━━━━━ The input

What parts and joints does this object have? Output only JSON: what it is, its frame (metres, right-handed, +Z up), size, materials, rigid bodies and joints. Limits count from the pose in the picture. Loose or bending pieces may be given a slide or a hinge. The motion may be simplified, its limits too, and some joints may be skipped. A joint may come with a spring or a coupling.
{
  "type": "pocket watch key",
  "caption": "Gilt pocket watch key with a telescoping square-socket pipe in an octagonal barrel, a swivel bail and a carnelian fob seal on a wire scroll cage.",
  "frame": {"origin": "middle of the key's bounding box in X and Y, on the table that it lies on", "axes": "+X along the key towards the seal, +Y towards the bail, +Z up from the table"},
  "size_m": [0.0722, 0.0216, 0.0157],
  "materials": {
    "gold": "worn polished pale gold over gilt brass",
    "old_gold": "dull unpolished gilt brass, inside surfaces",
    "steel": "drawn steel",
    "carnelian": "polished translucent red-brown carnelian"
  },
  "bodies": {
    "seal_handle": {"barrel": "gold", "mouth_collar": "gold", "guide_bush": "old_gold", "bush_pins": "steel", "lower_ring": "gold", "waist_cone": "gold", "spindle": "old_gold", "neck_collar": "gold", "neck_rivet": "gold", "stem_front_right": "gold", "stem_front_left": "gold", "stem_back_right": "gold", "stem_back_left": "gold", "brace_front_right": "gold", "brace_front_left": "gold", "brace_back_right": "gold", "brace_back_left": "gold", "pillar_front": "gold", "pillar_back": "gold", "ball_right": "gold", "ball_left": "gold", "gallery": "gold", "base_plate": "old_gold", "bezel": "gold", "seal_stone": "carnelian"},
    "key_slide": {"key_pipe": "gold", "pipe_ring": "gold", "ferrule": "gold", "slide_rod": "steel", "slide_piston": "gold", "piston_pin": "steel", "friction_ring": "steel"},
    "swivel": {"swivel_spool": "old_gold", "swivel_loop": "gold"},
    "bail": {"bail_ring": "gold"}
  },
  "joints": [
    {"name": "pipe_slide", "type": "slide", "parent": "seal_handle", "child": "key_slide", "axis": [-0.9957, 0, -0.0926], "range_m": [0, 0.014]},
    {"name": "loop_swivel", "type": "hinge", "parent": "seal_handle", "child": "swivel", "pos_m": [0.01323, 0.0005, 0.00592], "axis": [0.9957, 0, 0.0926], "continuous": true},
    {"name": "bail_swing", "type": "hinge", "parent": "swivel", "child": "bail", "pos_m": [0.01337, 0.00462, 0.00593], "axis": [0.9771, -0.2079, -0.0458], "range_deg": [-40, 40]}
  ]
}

━━━━━━━━━━
━━━━━ The input

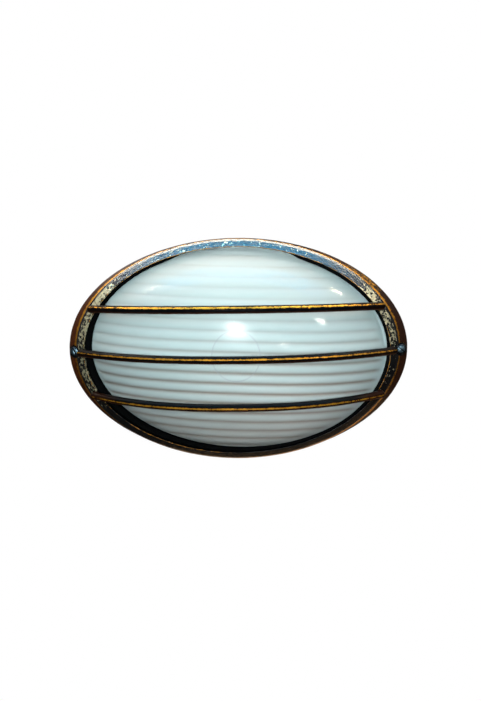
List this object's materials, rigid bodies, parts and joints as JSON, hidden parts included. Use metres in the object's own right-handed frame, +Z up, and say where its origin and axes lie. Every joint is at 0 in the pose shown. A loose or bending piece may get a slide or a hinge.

━━━━━━━━━━

_Task requirements:_
Copy out all lines where the word "axes" appears.

_Written solution:_
  "frame": {"origin": "middle of the key's bounding box in X and Y, on the table that it lies on", "axes": "+X along the key towards the seal, +Y towards the bail, +Z up from the table"},
List this object's materials, rigid bodies, parts and joints as JSON, hidden parts included. Use metres in the object's own right-handed frame, +Z up, and say where its origin and axes lie. Every joint is at 0 in the pose shown. A loose or bending piece may get a slide or a hinge.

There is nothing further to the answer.